Abstract

The offshore and maritime industry comprises technologically complex vessels and facilities with increasing automation. However, automation may introduce human-automation interaction problems with possibly catastrophic consequences. Dynamic positioning (DP) operations are typical of high exposure to such threats. This study develops a human-automation interaction centered approach for systemic DP operational safety analysis in offshore tandem offloading. The proposed methodology utilizes a prevailing systemic method, i.e., the functional resonance analysis method (FRAM), to resolve holistic modeling of human-automation interaction. Therein, a novel semi-quantitative framework of FRAM based on Monte Carlo simulation is integrated and improved to facilitate traditional FRAM analysis. A case application of the methodology is presented to demonstrate the usefulness for unraveling human interactions with the DP system and enhancing operational safety.

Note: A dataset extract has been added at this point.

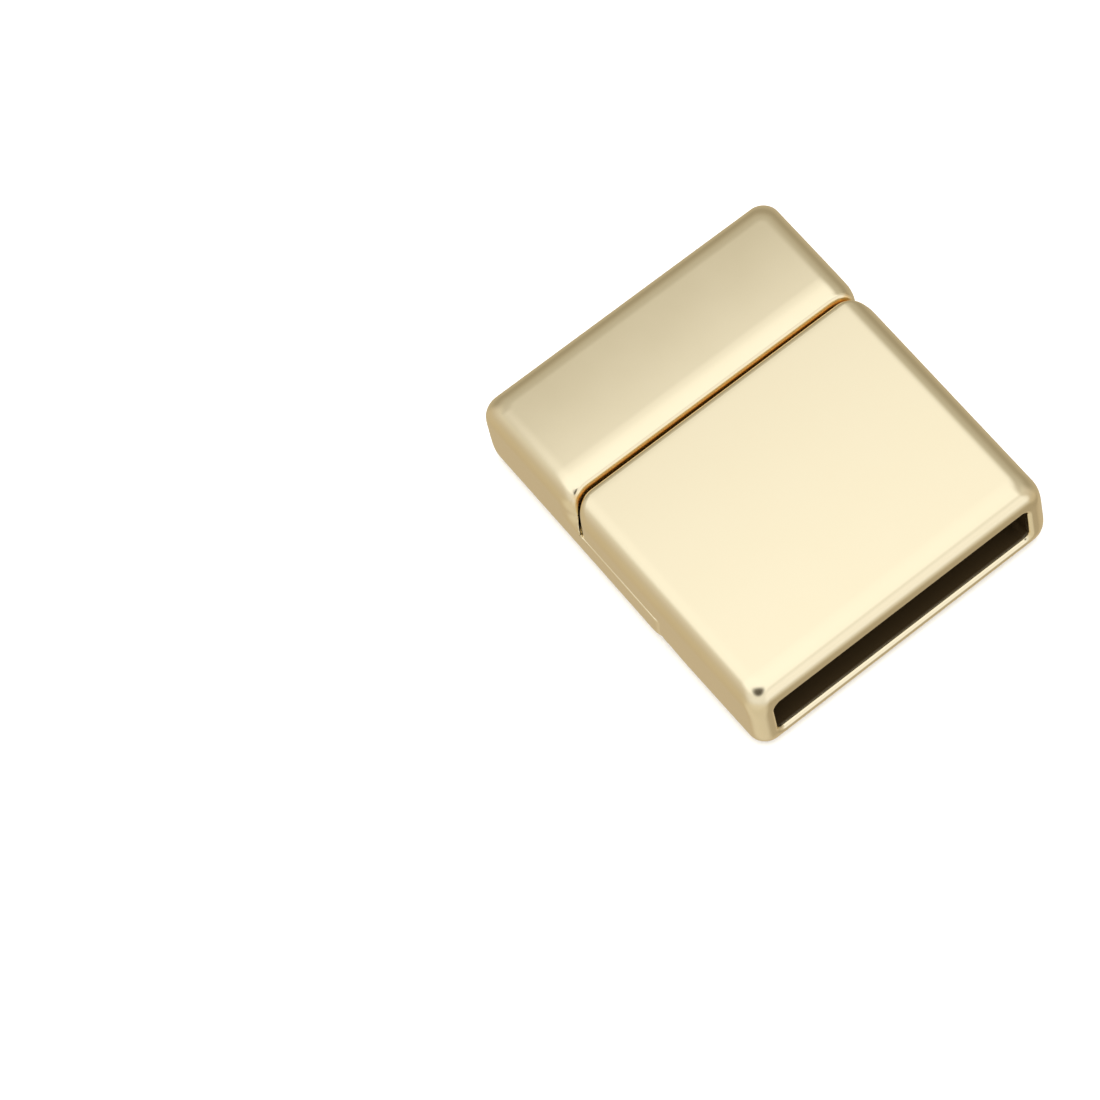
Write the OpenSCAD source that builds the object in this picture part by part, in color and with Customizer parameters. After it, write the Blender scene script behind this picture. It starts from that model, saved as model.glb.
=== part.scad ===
// Magnetic clasp for a flat strap, closed.
// Two cast halves meet in a half lap. Each holds one strap end in a blind slot and two disc magnets
// in its lap face. The lower half's magnets stand proud and locate in the upper half's pockets.
// A half is long on one face and short on the other, and the upper half is such a casting turned over.
// X runs along the strap, Z is up, and the origin is the middle of the underside.

/* [Strap] */
// Width of the strap that the slots hold
strap_w = 20; // [16:0.5:40]
// Thickness of the strap
strap_t = 3; // [2:0.1:5]
// How much wider a slot is than the strap
slot_play_w = 0.2; // [0:0.05:1]
// How much higher a slot is than the strap
slot_play_t = 0.1; // [0:0.05:0.6]

/* [Castings] */
// Wall beside a slot
side_wall = 1.5; // [1.3:0.1:3]
// Wall above and below a slot
face_wall = 1.4; // [1.3:0.1:3]
// Length of the thick end of each half, on its short face
end_l = 8.9; // [6:0.1:16]
// How far the end face leans back from the short face to the long one
end_slant = 0.9; // [0:0.1:1.2]
// Wall between a slot's blind end and the seam
back_wall = 1.6; // [0.8:0.1:3]
// Length of each half's tongue, past its thick end
tongue_l = 9.85; // [8:0.05:16]

/* [Fit of the halves] */
// Gap between one half's tongue tip and the other's thick end
seam_gap = 0.25; // [0.15:0.05:0.6]
// Gap between the two lap faces
lap_gap = 0.06; // [0.02:0.01:0.3]
// Turn of the upper half on the lower one, within its play, in degrees
sit_turn = 0.2; // [0:0.1:0.4]
// Shift of the upper half across the strap, within its play
sit_shift = 0.05; // [0:0.05:0.1]

/* [Roundings] */
// Upright corners at a slot's end, as far as the wall beside the slot leaves room
corner_r = 1; // [0.4:0.1:1]
// Outer edges of both faces
edge_r = 1.1; // [0.4:0.1:1.2]
// Upright corners of the upper tongue's tip
upper_tip_r = 2; // [0.6:0.1:2.4]
// Upright corners of the lower tongue's tip
lower_tip_r = 0.7; // [0.4:0.1:2.4]
// Inside corner between a seam and the lap, and the tongue's edge in it
step_r = 0.8; // [0.2:0.1:1]
// Lips of the seams across both faces
lip_r = 0.3; // [0.1:0.05:0.6]
// Lips of a slot's mouth
mouth_r = 0.4; // [0.1:0.05:0.5]
// Inside corners of a slot
slot_corner_r = 0.5; // [0.1:0.1:0.7]

/* [Magnets] */
// Diameter of the lower half's magnets
lower_magnet_d = 6; // [3:0.1:6.5]
// Diameter of the upper half's magnets
upper_magnet_d = 6.4; // [6.2:0.1:7]
// Thickness of every magnet
magnet_t = 1.6; // [0.8:0.1:1.7]
// From a side of the clasp to the middle of the magnet beside it
magnet_inset = 5.6; // [4.2:0.1:7.8]
// Glue gap round and under each magnet
glue_gap = 0.05; // [0.02:0.01:0.1]
// How far the lower magnets stand out of their lap face
magnet_proud = 0.4; // [0.1:0.05:0.5]
// Gap over the lower magnets' faces
magnet_air = 0.15; // [0.05:0.05:0.2]

/* [Hidden] */
$fn = 96;
// Overlap of a cut with the air that it starts in
air = 1;
// Flat land left between a slot's lip and the upright corner beside it
land = 0.1;
slot_w = strap_w + slot_play_w;
slot_h = strap_t + slot_play_t;
body_w = slot_w + 2 * side_wall;
body_h = slot_h + 2 * face_wall;
body_l = 2 * end_l + tongue_l + seam_gap;
slot_depth = end_l - back_wall;
end_corner_r = min(corner_r, side_wall - mouth_r - land);
slant = atan(end_slant / body_h);
outer_x = -body_l / 2;
seam_x = outer_x + end_l;
tip_x = seam_x + tongue_l;
lap_z = (body_h - lap_gap) / 2;
pocket_x = (seam_x + seam_gap + tip_x) / 2;
pocket_y = body_w / 2 - magnet_inset;
lower_pocket_d = magnet_t + glue_gap - magnet_proud;
upper_pocket_d = magnet_t + glue_gap + magnet_proud + magnet_air - lap_gap;
casting_color = [0.86, 0.79, 0.6];
magnet_color = [0.72, 0.73, 0.74];

// Where the leaning end face is at height z
function end_x(z) = outer_x + end_slant * (body_h - z) / body_h;

// Part of a disc from one direction to another, less than half a turn apart
module pie(r, from, to) {
    reach = 2 * r;
    mid = (from + to) / 2;
    intersection() {
        circle(r);
        polygon([
            [0, 0],
            reach * [cos(from), sin(from)],
            reach * [cos(mid), sin(mid)],
            reach * [cos(to), sin(to)]
        ]);
    }
}

// Cross-section of the clasp, with its long edges rounded
module cross_section() {
    flat_w = body_w - 2 * edge_r;
    square([flat_w, body_h], center = true);
    for (side = [-1, 1])
        translate([side * (body_w - edge_r) / 2, 0])
            square([edge_r, body_h - 2 * edge_r], center = true);
    for (side = [0, 1], face = [0, 1])
        mirror([side, 0])
            mirror([0, face])
                translate([flat_w / 2, body_h / 2 - edge_r])
                    pie(edge_r, 0, 90);
}

// What rounding an edge of radius r takes away, of a corner at 0 whose sides run along 0 and angle degrees
module edge_waste(r, angle) {
    half = angle / 2;
    mid = r / sin(half) * [cos(half), sin(half)];
    run = r / tan(half);
    off = angle + 90;
    difference() {
        polygon([
            mid,
            [run, 0],
            [run, -air],
            -air / sin(half) * [cos(half), sin(half)],
            run * [cos(angle), sin(angle)] + air * [cos(off), sin(off)],
            run * [cos(angle), sin(angle)]
        ]);
        translate(mid)
            circle(r);
    }
}

// Side view of a casting before anything is cut, with the leaning end face at -X
module side_view() {
    difference() {
        polygon([
            [tip_x, 0],
            [tip_x, body_h],
            [end_x(body_h), body_h],
            [end_x(0), 0]
        ]);
        translate([end_x(0), 0])
            edge_waste(edge_r, 90 + slant);
        translate([end_x(body_h), body_h])
            mirror([0, 1])
                edge_waste(edge_r, 90 - slant);
    }
}

// Upright edge cutter at the origin, with the metal towards +X and +Y, from z = 0 to h
module upright_waste(r, h) {
    linear_extrude(h)
        edge_waste(r, 90);
}

// Level edge cutter along Y at the origin, with the metal towards +X and +Z
module level_waste(r, length, angle = 90) {
    rotate([90, 0, 0])
        linear_extrude(length, center = true)
            edge_waste(r, angle);
}

// Blind slot for the strap, with rounded lips
module strap_slot() {
    r = slot_corner_r;
    mid_z = body_h / 2;
    translate([outer_x - air, 0, mid_z])
        rotate([90, 0, 90])
            linear_extrude(slot_depth + air) {
                square([slot_w - 2 * r, slot_h], center = true);
                for (side = [-1, 1])
                    translate([side * (slot_w - r) / 2, 0])
                        square([r, slot_h - 2 * r], center = true);
                for (side = [0, 1], face = [0, 1])
                    mirror([side, 0])
                        mirror([0, face])
                            translate([slot_w / 2 - r, slot_h / 2 - r])
                                pie(r, 0, 90);
            }
    translate([end_x(mid_z + slot_h / 2), 0, mid_z + slot_h / 2])
        level_waste(mouth_r, slot_w, 90 + slant);
    translate([end_x(mid_z - slot_h / 2), 0, mid_z - slot_h / 2])
        mirror([0, 0, 1])
            level_waste(mouth_r, slot_w, 90 - slant);
    for (side = [0, 1])
        mirror([0, side, 0])
            translate([end_x(mid_z), slot_w / 2, mid_z])
                rotate([0, -slant, 0])
                    translate([0, 0, -slot_h / 2])
                        upright_waste(mouth_r, slot_h);
}

// What rounding the upright corners of the leaning end face takes away
module end_corner_waste() {
    corner_h = 2 * body_h;
    for (side = [0, 1])
        mirror([0, side, 0])
            translate([end_x(body_h / 2), -body_w / 2, body_h / 2])
                rotate([0, -slant, 0])
                    translate([0, 0, -corner_h / 2])
                        upright_waste(end_corner_r, corner_h);
}

// Room for the other half's tongue, shaped to its tip's corners of radius r
module tongue_room(r) {
    side_y = body_w / 2 + seam_gap;
    difference() {
        translate([seam_x, -side_y, lap_z])
            cube([body_l, 2 * side_y, body_h]);
        for (side = [0, 1])
            mirror([0, side, 0])
                translate([seam_x, -side_y, 0])
                    upright_waste(r + seam_gap, body_h + 2 * air);
        translate([seam_x, 0, lap_z])
            level_waste(step_r, 2 * body_w);
    }
}

// What shaping the tongue's tip takes away, with corners of radius r
module tip_waste(r) {
    for (side = [0, 1])
        mirror([0, side, 0])
            translate([tip_x, -body_w / 2, -air])
                mirror([1, 0, 0])
                    upright_waste(r, body_h);
    translate([tip_x, 0, lap_z])
        mirror([0, 0, 1])
            mirror([1, 0, 0])
                level_waste(step_r, 2 * body_w);
    translate([tip_x, 0, 0])
        mirror([1, 0, 0])
            level_waste(lip_r, 2 * body_w);
}

// Round pockets for the magnets, cut down from the lap face
module magnet_pockets(d, depth) {
    for (side = [-1, 1])
        translate([pocket_x, side * pocket_y, lap_z - depth])
            cylinder(d = d + 2 * glue_gap, h = depth + air);
}

// One cast half, as it lies when it is the lower one
module casting(magnet_d, pocket_depth, tip_r, other_tip_r) {
    difference() {
        intersection() {
            translate([outer_x, 0, body_h / 2])
                rotate([90, 0, 90])
                    linear_extrude(tip_x - outer_x)
                        cross_section();
            rotate([90, 0, 0])
                linear_extrude(2 * body_w, center = true)
                    side_view();
        }
        end_corner_waste();
        tongue_room(other_tip_r);
        tip_waste(tip_r);
        translate([seam_x, 0, body_h])
            mirror([0, 0, 1])
                mirror([1, 0, 0])
                    level_waste(lip_r, 2 * body_w);
        strap_slot();
        magnet_pockets(magnet_d, pocket_depth);
    }
}

// One disc magnet, standing on the floor of its pocket in the lower position
module magnet(side, d, pocket_depth) {
    translate([pocket_x, side * pocket_y, lap_z - pocket_depth + glue_gap])
        cylinder(d = d, h = magnet_t);
}

// Turns a piece over into the upper half's place, with the halves' play
module turned_over() {
    translate([0, sit_shift, 0])
        rotate([0, 0, sit_turn])
            translate([0, 0, body_h])
                rotate([0, 180, 0])
                    children();
}

module lower_half() {
    color(casting_color)
        casting(lower_magnet_d, lower_pocket_d, lower_tip_r, upper_tip_r);
}

module upper_half() {
    color(casting_color)
        turned_over()
            casting(upper_magnet_d, upper_pocket_d, upper_tip_r, lower_tip_r);
}

module lower_magnet(side) {
    color(magnet_color)
        magnet(side, lower_magnet_d, lower_pocket_d);
}

module upper_magnet(side) {
    color(magnet_color)
        turned_over()
            magnet(side, upper_magnet_d, upper_pocket_d);
}

lower_half();
upper_half();
lower_magnet(-1);  // lower_magnet_1
lower_magnet(1);  // lower_magnet_2
upper_magnet(-1);  // upper_magnet_1
upper_magnet(1);  // upper_magnet_2
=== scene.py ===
"""Looks of the closed magnetic clasp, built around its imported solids."""

from math import atan, ceil, cos, pi, radians, sin, tan

import bpy
import numpy as np
from mathutils import Matrix, Vector


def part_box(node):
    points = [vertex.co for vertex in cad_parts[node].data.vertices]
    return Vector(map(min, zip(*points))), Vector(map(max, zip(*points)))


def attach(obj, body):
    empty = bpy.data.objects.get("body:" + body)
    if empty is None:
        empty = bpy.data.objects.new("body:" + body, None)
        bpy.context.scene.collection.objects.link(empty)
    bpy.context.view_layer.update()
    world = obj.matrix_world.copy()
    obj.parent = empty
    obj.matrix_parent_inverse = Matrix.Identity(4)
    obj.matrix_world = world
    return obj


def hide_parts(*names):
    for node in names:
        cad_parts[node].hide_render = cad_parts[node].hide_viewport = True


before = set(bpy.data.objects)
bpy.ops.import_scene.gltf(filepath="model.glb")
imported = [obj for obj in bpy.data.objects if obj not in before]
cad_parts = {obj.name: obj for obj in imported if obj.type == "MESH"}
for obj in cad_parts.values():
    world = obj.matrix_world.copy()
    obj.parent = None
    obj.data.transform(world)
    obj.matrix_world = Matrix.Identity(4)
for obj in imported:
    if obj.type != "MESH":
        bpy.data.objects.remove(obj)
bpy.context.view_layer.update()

# ---- Sizes, in millimetres ---------------------------------------------------------------------

MM = 0.001
low, high = (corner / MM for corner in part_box("lower_half"))

# Form of a casting, as it lies when it is the lower one
BODY_W = high.y - low.y
BODY_H = high.z - low.z
TIP_X = high.x
EDGE_R = 1.1
END_SLANT = 0.9
LEAN = atan(END_SLANT / BODY_H)
OUTER_X = low.x + EDGE_R - EDGE_R / tan((pi / 2 - LEAN) / 2)
END_L = 8.9
SEAM_X = OUTER_X + END_L
SEAM_GAP = 0.25
SEAM_OPEN = 0.02       # how much wider the upper seam's groove is at its lips
SEAM_NARROW = 0.18     # how much the groove closes below them
NARROW_DEPTH = (0.4, 0.75)  # from here to there below its lips
NARROW_IN = 0.4        # and only this far in from the sides
FLARE = 0.02           # how much wider the lower tongue is at its tip, on each side
LAP_EDGE_R = 0.12      # the lower tongue's edge along the lap
SIDE_GAP = 0.08        # gap beside a tongue's round corners, where the ears run out
LAP_GAP = 0.06
LAP_Z = (BODY_H - LAP_GAP) / 2

# Roundings of a casting
CORNER_R = 0.95        # an end's upright corners at half height
FACE_CORNER_R = 1.8    # the same corners where they reach a flat face
CORNER_REACH = 2.0     # height over which the one grows into the other
CORNER_POWER = 2       # how fast it grows
SEAM_LIP_R = 0.4       # the seam's edge on the thick end
TIP_LIP_R = 0.30       # the seam's edge on the tongue
STEP_R = 0.8           # inside corner of the step, and the tongue's edge that lies in it
TIP_CORNER_R = {"lower": 1.7, "upper": 1.8}
EAR_L = 1.5            # how far the thick end reaches round the upper tongue
EAR_R = 2.2
EAR_FADE = 1.2         # how far above the lap the ears are round
SMALL_R = 0.06         # edges that are only broken
SOFT_R = 1.6           # reach of the long edges' fillets, which fade into the flat faces
SOFT_POWER = 2.7
ROLL_L = 1.8           # where the short face starts to bend down to the seam
ROLL = 0.11            # how much lower it is at the seam than at its highest
TIP_ROLL_L = 0.9       # the same for a tongue's outer face
TIP_ROLL = 0.012
CROWN = 0.12           # how much lower it is at the strap's end

# Slot for the strap
SLOT_W = 20.2
SLOT_H = 3.1
SLOT_END_X = SEAM_X - 1.6
SLOT_CORNER_R = 0.5
SLOT_FLOOR_R = 0.3
MOUTH_R = 0.3

# Magnets and their pockets
MAGNET_PITCH = 12.0
GLUE_GAP = 0.05
MAGNET_EDGE_R = 0.15
POCKET_LIP_R = 0.1

# How the upper half sits on the lower one
SIT_TURN = radians(0.2)
SIT_SHIFT = 0.05


# ---- Forms as fields: below zero inside, about the distance to the surface ---------------------


def round_max(a, b, r, power=2):
    """What is inside both a and b, with a fillet of reach r where they meet: round for power 2."""
    u = np.maximum(a + r, 0)
    v = np.maximum(b + r, 0)
    return np.minimum(np.maximum(a, b), -r) + (u ** power + v ** power) ** (1 / power)


def round_min(a, b, r):
    """What is inside a or b, with an inside fillet of radius r where they meet."""
    return -round_max(-a, -b, r)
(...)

An integral FRAM model is established to investigate the performance variability of human and DP automation and their various manners of aggregation in the interactive context of tandem offloading. The results reveal critical functions, couplings, and interrelated resonant paths for systemic analysis of the emergence of tanker drive-off and collision scenarios. The FRAM analysis embraces Safety-II and resilience engineering perspective to devise more proactive safety strategies through managing variability and augment DP safety management.